Posterior Sampling for Reinforcement Learning on Graphs

Authors: Arnaud Robert, Aldo A. Faisal, Ciara Pike-Burke

TMLR 2025 | Venue PDF | Archive PDF | Plain Text | LLM Run Details

Reproducibility Variable Result LLM Response
Research Type Experimental We also provide empirical validation of our method s performance gain, first on a maximum flow problem and then on a wind farm optimization problem. To summarize, this paper proposes, analyses and evaluates a novel posterior sampling algorithm specifically designed to exploit the graphical structure present in many real-world problems.
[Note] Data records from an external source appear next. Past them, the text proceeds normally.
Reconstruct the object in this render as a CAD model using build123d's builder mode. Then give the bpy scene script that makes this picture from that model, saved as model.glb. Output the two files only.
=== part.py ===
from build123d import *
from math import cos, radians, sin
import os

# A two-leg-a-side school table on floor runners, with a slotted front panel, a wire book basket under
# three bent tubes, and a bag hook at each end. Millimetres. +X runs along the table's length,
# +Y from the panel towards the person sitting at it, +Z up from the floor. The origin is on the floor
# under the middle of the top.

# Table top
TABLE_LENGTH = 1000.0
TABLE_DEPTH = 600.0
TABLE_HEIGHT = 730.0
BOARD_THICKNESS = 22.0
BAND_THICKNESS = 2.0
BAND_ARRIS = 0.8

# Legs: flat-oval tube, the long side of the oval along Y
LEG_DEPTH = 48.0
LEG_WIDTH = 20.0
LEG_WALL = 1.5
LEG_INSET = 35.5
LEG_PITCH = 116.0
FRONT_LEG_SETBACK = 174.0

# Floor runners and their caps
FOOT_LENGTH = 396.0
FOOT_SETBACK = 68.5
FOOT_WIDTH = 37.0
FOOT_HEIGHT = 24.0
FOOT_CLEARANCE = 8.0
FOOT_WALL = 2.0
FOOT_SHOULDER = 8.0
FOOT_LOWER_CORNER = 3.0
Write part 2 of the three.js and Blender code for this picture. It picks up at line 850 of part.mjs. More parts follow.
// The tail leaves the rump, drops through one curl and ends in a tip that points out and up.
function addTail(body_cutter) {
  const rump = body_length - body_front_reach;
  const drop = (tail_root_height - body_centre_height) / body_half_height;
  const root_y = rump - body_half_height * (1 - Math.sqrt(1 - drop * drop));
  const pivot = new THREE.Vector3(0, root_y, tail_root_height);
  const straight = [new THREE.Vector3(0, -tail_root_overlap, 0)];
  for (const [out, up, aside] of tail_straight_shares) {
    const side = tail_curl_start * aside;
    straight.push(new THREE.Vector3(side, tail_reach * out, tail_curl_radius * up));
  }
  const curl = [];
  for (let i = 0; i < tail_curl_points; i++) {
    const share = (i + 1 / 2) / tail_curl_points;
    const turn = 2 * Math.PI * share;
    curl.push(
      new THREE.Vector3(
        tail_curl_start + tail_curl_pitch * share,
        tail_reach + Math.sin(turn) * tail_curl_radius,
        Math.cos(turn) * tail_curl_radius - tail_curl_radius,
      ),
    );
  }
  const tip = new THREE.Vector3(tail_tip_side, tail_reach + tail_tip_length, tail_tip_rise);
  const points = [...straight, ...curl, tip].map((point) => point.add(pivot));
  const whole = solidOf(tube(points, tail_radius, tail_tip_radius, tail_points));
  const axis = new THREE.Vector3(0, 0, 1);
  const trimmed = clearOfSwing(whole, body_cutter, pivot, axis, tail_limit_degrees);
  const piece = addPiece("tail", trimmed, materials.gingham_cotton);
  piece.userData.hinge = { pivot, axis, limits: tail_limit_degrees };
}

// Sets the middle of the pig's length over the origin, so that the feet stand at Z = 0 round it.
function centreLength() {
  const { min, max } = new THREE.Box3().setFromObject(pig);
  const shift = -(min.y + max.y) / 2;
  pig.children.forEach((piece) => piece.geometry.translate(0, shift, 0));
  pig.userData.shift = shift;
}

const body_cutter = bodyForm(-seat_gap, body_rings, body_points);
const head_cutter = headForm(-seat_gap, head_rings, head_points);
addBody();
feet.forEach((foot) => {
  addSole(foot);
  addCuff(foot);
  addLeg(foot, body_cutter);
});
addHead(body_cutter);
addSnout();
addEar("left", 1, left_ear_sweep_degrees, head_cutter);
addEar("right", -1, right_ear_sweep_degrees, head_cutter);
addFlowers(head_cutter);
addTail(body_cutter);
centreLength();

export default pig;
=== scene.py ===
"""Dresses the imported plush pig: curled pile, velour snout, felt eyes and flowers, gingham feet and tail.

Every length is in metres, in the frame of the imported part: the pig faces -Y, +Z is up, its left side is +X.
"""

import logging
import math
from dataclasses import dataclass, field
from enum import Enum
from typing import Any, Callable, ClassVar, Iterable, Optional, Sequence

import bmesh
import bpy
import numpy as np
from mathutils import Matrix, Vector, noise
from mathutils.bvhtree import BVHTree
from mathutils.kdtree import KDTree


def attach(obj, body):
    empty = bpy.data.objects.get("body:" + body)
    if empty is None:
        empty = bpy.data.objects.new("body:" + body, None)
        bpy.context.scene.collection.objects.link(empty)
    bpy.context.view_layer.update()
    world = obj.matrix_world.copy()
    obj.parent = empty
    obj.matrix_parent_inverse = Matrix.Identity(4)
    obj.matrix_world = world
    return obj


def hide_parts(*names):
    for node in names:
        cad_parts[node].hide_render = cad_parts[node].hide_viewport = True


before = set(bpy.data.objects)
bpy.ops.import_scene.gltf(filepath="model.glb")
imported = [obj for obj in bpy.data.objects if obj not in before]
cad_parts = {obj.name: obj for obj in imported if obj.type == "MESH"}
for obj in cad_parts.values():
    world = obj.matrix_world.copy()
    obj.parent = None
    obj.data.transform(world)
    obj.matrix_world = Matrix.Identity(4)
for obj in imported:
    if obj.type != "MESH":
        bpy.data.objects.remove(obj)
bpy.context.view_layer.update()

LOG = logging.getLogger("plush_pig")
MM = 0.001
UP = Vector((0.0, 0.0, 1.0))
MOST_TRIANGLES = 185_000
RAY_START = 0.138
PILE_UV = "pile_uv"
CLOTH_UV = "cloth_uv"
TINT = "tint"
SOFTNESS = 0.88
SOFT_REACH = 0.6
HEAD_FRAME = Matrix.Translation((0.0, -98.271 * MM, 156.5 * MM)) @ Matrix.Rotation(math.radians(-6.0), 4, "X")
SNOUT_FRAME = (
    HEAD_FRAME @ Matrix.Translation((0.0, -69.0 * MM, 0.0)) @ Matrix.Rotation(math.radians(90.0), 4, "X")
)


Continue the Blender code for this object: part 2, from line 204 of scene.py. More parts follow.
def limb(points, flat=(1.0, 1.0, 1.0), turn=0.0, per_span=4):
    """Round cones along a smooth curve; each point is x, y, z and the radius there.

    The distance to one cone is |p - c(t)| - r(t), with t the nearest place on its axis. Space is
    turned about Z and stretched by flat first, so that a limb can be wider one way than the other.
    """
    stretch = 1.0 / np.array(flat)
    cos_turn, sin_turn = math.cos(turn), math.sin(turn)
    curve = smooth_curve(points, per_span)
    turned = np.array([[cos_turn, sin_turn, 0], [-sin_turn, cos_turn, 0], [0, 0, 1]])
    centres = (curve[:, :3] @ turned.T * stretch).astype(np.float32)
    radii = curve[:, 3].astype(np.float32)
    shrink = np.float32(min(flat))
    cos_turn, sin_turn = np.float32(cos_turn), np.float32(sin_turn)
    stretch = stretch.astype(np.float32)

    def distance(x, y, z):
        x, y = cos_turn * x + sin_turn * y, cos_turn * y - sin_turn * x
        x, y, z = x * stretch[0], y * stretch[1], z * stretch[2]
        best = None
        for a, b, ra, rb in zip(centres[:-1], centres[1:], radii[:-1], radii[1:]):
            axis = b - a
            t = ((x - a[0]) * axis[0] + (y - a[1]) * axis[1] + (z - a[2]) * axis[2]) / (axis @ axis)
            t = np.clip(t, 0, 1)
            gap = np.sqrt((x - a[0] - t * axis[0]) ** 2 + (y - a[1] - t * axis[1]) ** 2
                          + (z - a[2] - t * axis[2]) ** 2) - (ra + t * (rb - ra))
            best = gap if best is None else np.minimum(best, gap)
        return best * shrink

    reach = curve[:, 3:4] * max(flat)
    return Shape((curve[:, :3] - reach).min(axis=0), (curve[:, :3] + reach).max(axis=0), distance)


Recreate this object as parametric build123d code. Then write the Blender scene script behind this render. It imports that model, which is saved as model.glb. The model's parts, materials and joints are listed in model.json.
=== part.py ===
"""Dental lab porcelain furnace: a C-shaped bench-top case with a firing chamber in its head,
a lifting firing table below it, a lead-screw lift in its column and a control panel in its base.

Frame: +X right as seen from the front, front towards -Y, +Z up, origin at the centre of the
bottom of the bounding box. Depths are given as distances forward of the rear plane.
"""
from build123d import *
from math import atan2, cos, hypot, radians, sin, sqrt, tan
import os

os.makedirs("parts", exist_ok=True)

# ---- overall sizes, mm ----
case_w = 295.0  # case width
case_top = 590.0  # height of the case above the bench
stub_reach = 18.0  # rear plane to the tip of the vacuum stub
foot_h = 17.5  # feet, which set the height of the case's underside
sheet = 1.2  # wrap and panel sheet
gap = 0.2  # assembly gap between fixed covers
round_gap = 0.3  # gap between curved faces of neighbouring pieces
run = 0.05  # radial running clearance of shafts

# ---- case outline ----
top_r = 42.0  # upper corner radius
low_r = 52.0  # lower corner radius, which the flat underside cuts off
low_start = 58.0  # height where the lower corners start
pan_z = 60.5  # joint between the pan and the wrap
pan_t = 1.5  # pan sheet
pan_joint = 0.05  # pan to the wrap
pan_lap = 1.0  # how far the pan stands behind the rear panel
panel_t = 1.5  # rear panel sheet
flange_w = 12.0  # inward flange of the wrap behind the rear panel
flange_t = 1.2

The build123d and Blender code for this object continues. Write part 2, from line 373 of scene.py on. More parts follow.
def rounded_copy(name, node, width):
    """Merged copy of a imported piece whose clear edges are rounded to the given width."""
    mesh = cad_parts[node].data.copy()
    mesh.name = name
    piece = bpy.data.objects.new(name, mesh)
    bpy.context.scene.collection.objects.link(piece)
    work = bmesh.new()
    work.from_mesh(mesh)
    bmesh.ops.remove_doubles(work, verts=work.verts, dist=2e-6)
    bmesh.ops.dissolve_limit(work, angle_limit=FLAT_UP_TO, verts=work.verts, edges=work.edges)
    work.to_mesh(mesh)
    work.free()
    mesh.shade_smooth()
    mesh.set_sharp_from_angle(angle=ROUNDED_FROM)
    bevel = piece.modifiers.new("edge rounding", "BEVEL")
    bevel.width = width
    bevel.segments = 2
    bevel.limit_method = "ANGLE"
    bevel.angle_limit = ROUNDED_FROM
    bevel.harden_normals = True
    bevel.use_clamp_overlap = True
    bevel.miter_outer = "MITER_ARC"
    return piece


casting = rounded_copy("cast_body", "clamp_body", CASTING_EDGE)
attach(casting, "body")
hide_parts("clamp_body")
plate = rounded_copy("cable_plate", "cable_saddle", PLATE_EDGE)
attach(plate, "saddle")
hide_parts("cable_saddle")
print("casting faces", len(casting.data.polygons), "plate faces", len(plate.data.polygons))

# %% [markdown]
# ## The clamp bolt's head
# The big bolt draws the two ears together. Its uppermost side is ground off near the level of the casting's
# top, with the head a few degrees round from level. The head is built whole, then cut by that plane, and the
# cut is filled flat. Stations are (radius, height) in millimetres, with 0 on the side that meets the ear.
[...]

We then conclude by empirically demonstrating that by harnessing the DAMDP, our algorithm outperforms traditional posterior sampling for Reinforcement Learning in both a maximum flow problem and a real-world wind farm optimisation task.
Researcher Affiliation Academia Arnaud Robert EMAIL Department of Computing Imperial College London A. Aldo Faisal EMAIL Department of Computing Imperial College London Ciara Pike-Burke EMAIL Department of Mathematics Imperial College London
Pseudocode Yes Algorithm 1 Planning on a DAMDP ... Algorithm 2 Posterior sampling on graph MDPs (PSGRL)
Open Source Code No The paper mentions the FLORIS simulator code but does not provide its own implementation code for the methodology described in the paper. The only relevant text is: "The code for the FLORIS simulator is available at the following address: https://github.com/NREL/floris"
Open Datasets No The paper describes experiments on a "maximum leaky flow problem" and a "wind farm yield optimisation task" using a simulator (FLORIS). It does not provide concrete access information (link, DOI, repository, or formal citation for a specific dataset) for the data used in these experiments or for the simulator's output.
Dataset Splits No The paper describes experiments and shows results like regret curves, but it does not specify any training/test/validation dataset splits or cross-validation setup for the data used in the experiments. It mentions running experiments with "ten different seeds" for statistical robustness, which is not dataset splitting.
Hardware Specification No The paper does not provide specific hardware details (e.g., GPU models, CPU types, memory amounts, or detailed computer specifications) used for running its experiments.
Software Dependencies No The paper mentions "FLORIS, a wind farm simulation software (Annoni et al., 2018)" and provides a GitHub link for it. However, it does not specify a version number for FLORIS or any other software dependencies, which is required for reproducibility.
Experiment Setup No The paper describes problem-specific discretizations for the wind farm task (e.g., "discretize the atomic action Y = {30 , 0 , 30 }" and "discretize the state and consider all increments of 0.1m/s from 6m/s to 10m/s"). However, it does not provide specific hyperparameters (e.g., learning rate, batch size, number of epochs) or system-level training settings for the PSGRL or PSRL algorithms themselves.